The Details of Modern Architecture
by Edward R. Ford
MIT Press, 371 pp., $60.00
Architecture: The Natural and the Manmade
by Vincent Scully
St. Martin’s Press, 388 pp., $40.00
A stroll down a city street will convince even a casual observer that something has changed drastically in the world of architecture. Where buildings used to be gray or brick-colored or, in exceptional cases like the CBS building in Manhattan, black, they’re now shiny gold, acid green, shocking pink, anything you want. There is variegated, patterned marble and granite everywhere—on the outside and on the inside, on lobby walls and floors, even in elevators. The severe, puritanical steel-and-glass boxes of the Sixties and Seventies have been replaced by buildings that exhibit a surprising variety and richness of forms. They are not adorned with I-beams and venting grills but with ceremonial arched entrances, pedimented roofs, and ornamental friezes.
The Empire State Building was originally fitted with a tall mast which was to serve as a mooring for Zeppelins; airships have long since disappeared but many recent skyscrapers have sprouted sculptural spars and rooftop pinnacles. There are skyscrapers that look like Chippendale highboys or Art Deco bookcases, and others that could be lifted straight out of Erich Kettelhut’s sets for Fritz Lang’s Metropolis. There are even a few steel-and-glass boxes, although these now resemble minimalist sculptures with angles sliced away and corners lopped off here and there.

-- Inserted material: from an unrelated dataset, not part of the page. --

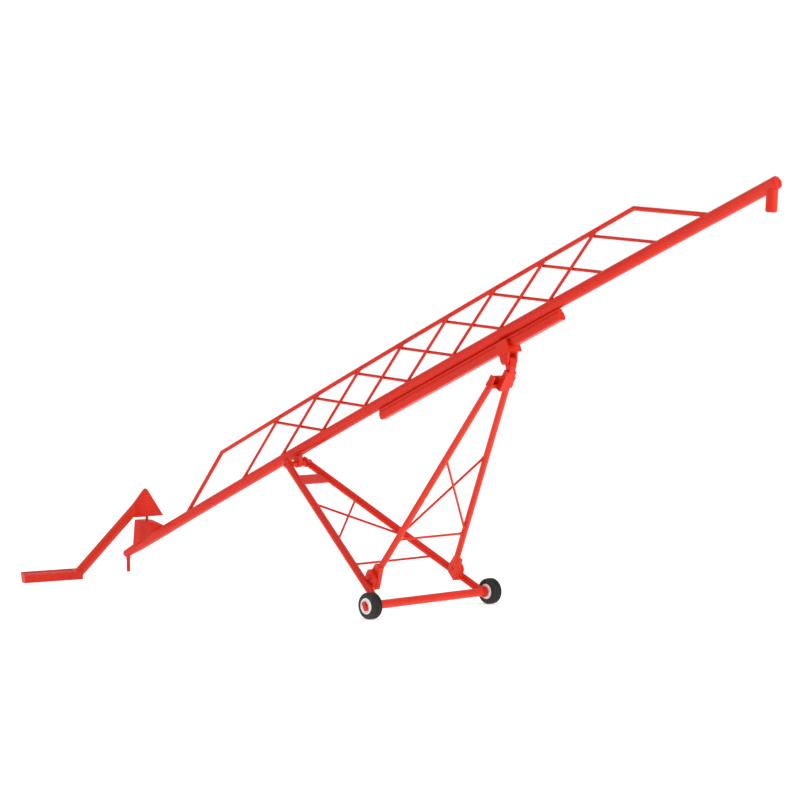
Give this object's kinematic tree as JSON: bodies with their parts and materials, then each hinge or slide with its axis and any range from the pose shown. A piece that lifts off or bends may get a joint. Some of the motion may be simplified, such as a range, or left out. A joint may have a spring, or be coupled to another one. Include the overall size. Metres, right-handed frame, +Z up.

What happened? Ever since the 1920s among the avant-garde, and since 1945 in the mainstream, architecture was dominated by an international dogma that can be loosely called the Modern Movement. Originating as a marginal, almost bohemian art movement, it eventually attracted public and corporate clients who, whether they were General Motors, Harvard University, the United States Air Force, or the United Nations, all chose to build in the modernist style.
Truth to tell, the architecture of the Modern Movement was never universally popular with the American public, neither with the working class, which preferred its houses to be Colonial or ranch style, nor with the well-to-do. But it had other things going for it. Unlike the historical styles that it replaced, the Modern Movement was considered to be progressive, and its proponents maintained that it more accurately reflected the functional spirit of modern technology and was more suited to modern building methods. Moreover, the very lack of popular support was a spur to the architectural profession and produced a high-minded sense of mission—previously, the architect merely interpreted the needs of the client; now his job was to persuade, to educate, and, if necessary, to dictate. It also helped that, by the early 1950s, modernism was the only approach taught in the schools of architecture, virtually all other teaching being strictly forbidden.
Nevertheless, when it was suggested that there was nothing inevitable about flat roofs and undecorated white rooms, that abstraction was a dead end, that, as the Philadelphia architect Robert Venturi, put it, “Less is a bore,” that is, when the dogma was called into question, the Modern Movement lost many of its adherents. Not quite as quickly as world communism perhaps, nor as completely, but with as little effective …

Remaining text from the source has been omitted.